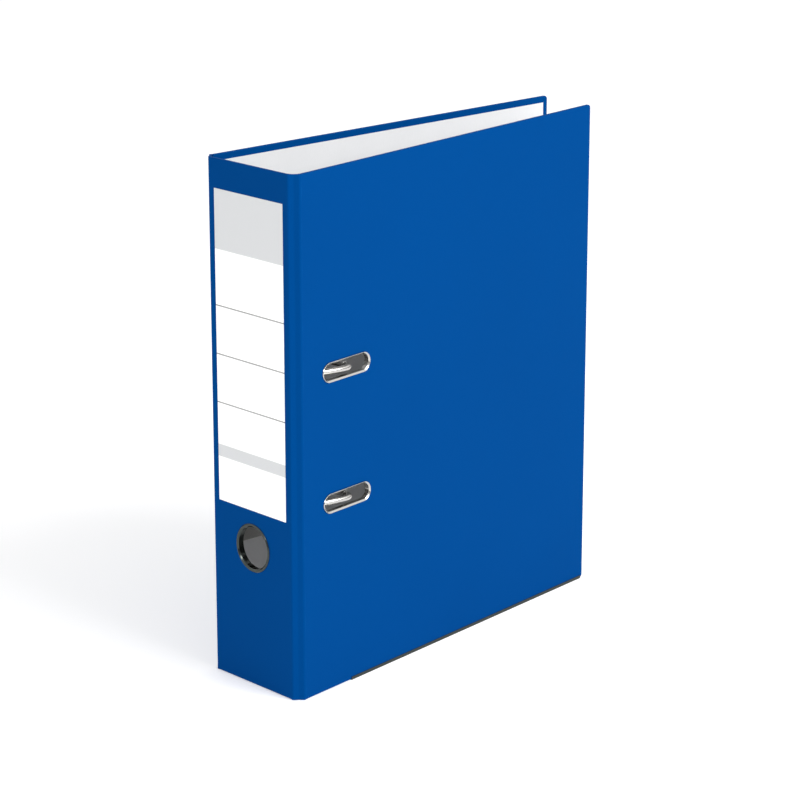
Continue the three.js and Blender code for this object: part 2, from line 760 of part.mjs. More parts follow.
function mechanism() {
  const group = new THREE.Group();
  group.position.set(-spineWidth / 2 + panelThickness, 0, bottom + mechanismHeight);
  group.add(
    part("base_plate", basePlate(), nickel),
    part("post_lower", post(postPlaces[0]), nickel),
    part("post_upper", post(postPlaces[1]), nickel),
    part("arch_wire", archWire(), nickel),
    part("lever", lever(), nickel),
    part("lever_pin", leverPin(), nickel),
    part("lever_roller", roller(), nickel),
    part("lever_roller_pin", rollerPin(), nickel),
    part("compressor_bar", compressorBar(), nickel),
  );
  rivetPlaces.forEach((place, i) => group.add(part(`rivet_${i + 1}`, rivet(place), nickel)));
  return group;
}

const leverArchFile = new THREE.Group();
leverArchFile.add(backCover(), spine(), frontCover(), mechanism());

// The origin is on the ground, under the middle of the whole file.
leverArchFile.updateMatrixWorld(true);
const extent = new THREE.Box3().setFromObject(leverArchFile, true);
const middle = extent.getCenter(new THREE.Vector3());
leverArchFile.position.set(-middle.x, -middle.y, -extent.min.z);

export default leverArchFile;
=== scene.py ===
# %% [markdown]
# # A lever arch file, finished in Blender
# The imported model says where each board, rivet and wire sits, and which body carries it. The fine surfaces
# are built on top of those places. Outer faces and middles come from the frame, and the rest are named
# sizes in millimetres.

# %% Load the frame
from math import copysign, cos, pi, radians, sin, tan

import bmesh
import bpy
from mathutils import Matrix, Vector


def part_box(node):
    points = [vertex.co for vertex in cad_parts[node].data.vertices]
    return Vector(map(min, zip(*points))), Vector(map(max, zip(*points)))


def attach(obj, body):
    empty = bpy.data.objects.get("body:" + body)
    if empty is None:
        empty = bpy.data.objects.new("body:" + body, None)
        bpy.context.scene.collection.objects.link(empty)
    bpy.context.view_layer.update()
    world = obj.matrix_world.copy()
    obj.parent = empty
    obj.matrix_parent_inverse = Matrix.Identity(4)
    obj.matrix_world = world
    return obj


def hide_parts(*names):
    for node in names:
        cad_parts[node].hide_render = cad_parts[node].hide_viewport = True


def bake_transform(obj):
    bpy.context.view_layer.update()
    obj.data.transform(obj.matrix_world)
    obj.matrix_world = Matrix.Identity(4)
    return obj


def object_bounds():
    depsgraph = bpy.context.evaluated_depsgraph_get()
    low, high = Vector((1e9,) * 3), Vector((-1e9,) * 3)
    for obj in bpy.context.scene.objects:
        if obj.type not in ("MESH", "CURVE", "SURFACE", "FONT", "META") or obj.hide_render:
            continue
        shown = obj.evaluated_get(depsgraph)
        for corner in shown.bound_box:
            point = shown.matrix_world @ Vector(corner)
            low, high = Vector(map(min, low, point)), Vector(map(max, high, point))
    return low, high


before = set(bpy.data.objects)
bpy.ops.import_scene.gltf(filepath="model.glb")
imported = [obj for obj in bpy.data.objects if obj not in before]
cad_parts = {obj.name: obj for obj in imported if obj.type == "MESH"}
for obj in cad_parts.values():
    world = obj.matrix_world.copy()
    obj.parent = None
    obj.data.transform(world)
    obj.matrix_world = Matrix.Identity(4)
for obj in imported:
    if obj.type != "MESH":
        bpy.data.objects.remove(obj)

cad_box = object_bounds()
MM = 0.001

# %% [markdown]
# ## Four places to work from
# A file is three flat panels and a mechanism. Each is easiest to draw lying on a bench, so each gets a
# matrix that carries it to where it stands. On a panel the first coordinate is the depth below its outer
# face, the second runs along it, and the third is height. On the mechanism the first is height over the
# back liner. The front cover leans in, because a closed file is narrower at its open edge.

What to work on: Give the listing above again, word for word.

Task result:
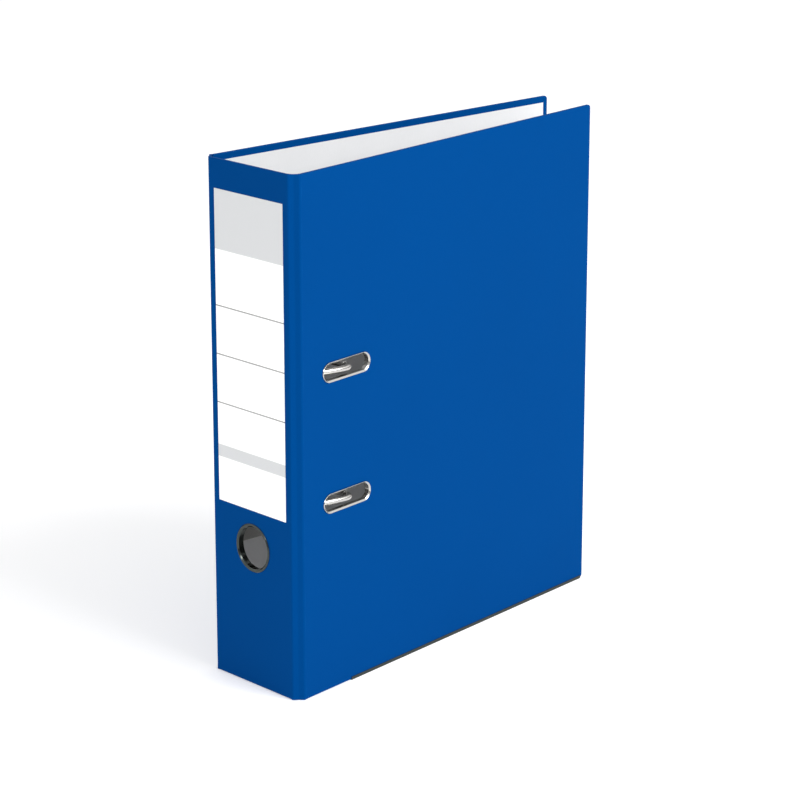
Continue the three.js and Blender code for this object: part 2, from line 760 of part.mjs. More parts follow.
function mechanism() {
  const group = new THREE.Group();
  group.position.set(-spineWidth / 2 + panelThickness, 0, bottom + mechanismHeight);
  group.add(
    part("base_plate", basePlate(), nickel),
    part("post_lower", post(postPlaces[0]), nickel),
    part("post_upper", post(postPlaces[1]), nickel),
    part("arch_wire", archWire(), nickel),
    part("lever", lever(), nickel),
    part("lever_pin", leverPin(), nickel),
    part("lever_roller", roller(), nickel),
    part("lever_roller_pin", rollerPin(), nickel),
    part("compressor_bar", compressorBar(), nickel),
  );
  rivetPlaces.forEach((place, i) => group.add(part(`rivet_${i + 1}`, rivet(place), nickel)));
  return group;
}

const leverArchFile = new THREE.Group();
leverArchFile.add(backCover(), spine(), frontCover(), mechanism());

// The origin is on the ground, under the middle of the whole file.
leverArchFile.updateMatrixWorld(true);
const extent = new THREE.Box3().setFromObject(leverArchFile, true);
const middle = extent.getCenter(new THREE.Vector3());
leverArchFile.position.set(-middle.x, -middle.y, -extent.min.z);

export default leverArchFile;
=== scene.py ===
# %% [markdown]
# # A lever arch file, finished in Blender
# The imported model says where each board, rivet and wire sits, and which body carries it. The fine surfaces
# are built on top of those places. Outer faces and middles come from the frame, and the rest are named
# sizes in millimetres.

# %% Load the frame
from math import copysign, cos, pi, radians, sin, tan

import bmesh
import bpy
from mathutils import Matrix, Vector


def part_box(node):
    points = [vertex.co for vertex in cad_parts[node].data.vertices]
    return Vector(map(min, zip(*points))), Vector(map(max, zip(*points)))


def attach(obj, body):
    empty = bpy.data.objects.get("body:" + body)
    if empty is None:
        empty = bpy.data.objects.new("body:" + body, None)
        bpy.context.scene.collection.objects.link(empty)
    bpy.context.view_layer.update()
    world = obj.matrix_world.copy()
    obj.parent = empty
    obj.matrix_parent_inverse = Matrix.Identity(4)
    obj.matrix_world = world
    return obj


def hide_parts(*names):
    for node in names:
        cad_parts[node].hide_render = cad_parts[node].hide_viewport = True


def bake_transform(obj):
    bpy.context.view_layer.update()
    obj.data.transform(obj.matrix_world)
    obj.matrix_world = Matrix.Identity(4)
    return obj


def object_bounds():
    depsgraph = bpy.context.evaluated_depsgraph_get()
    low, high = Vector((1e9,) * 3), Vector((-1e9,) * 3)
    for obj in bpy.context.scene.objects:
        if obj.type not in ("MESH", "CURVE", "SURFACE", "FONT", "META") or obj.hide_render:
            continue
        shown = obj.evaluated_get(depsgraph)
        for corner in shown.bound_box:
            point = shown.matrix_world @ Vector(corner)
            low, high = Vector(map(min, low, point)), Vector(map(max, high, point))
    return low, high


before = set(bpy.data.objects)
bpy.ops.import_scene.gltf(filepath="model.glb")
imported = [obj for obj in bpy.data.objects if obj not in before]
cad_parts = {obj.name: obj for obj in imported if obj.type == "MESH"}
for obj in cad_parts.values():
    world = obj.matrix_world.copy()
    obj.parent = None
    obj.data.transform(world)
    obj.matrix_world = Matrix.Identity(4)
for obj in imported:
    if obj.type != "MESH":
        bpy.data.objects.remove(obj)

cad_box = object_bounds()
MM = 0.001

# %% [markdown]
# ## Four places to work from
# A file is three flat panels and a mechanism. Each is easiest to draw lying on a bench, so each gets a
# matrix that carries it to where it stands. On a panel the first coordinate is the depth below its outer
# face, the second runs along it, and the third is height. On the mechanism the first is height over the
# back liner. The front cover leans in, because a closed file is narrower at its open edge.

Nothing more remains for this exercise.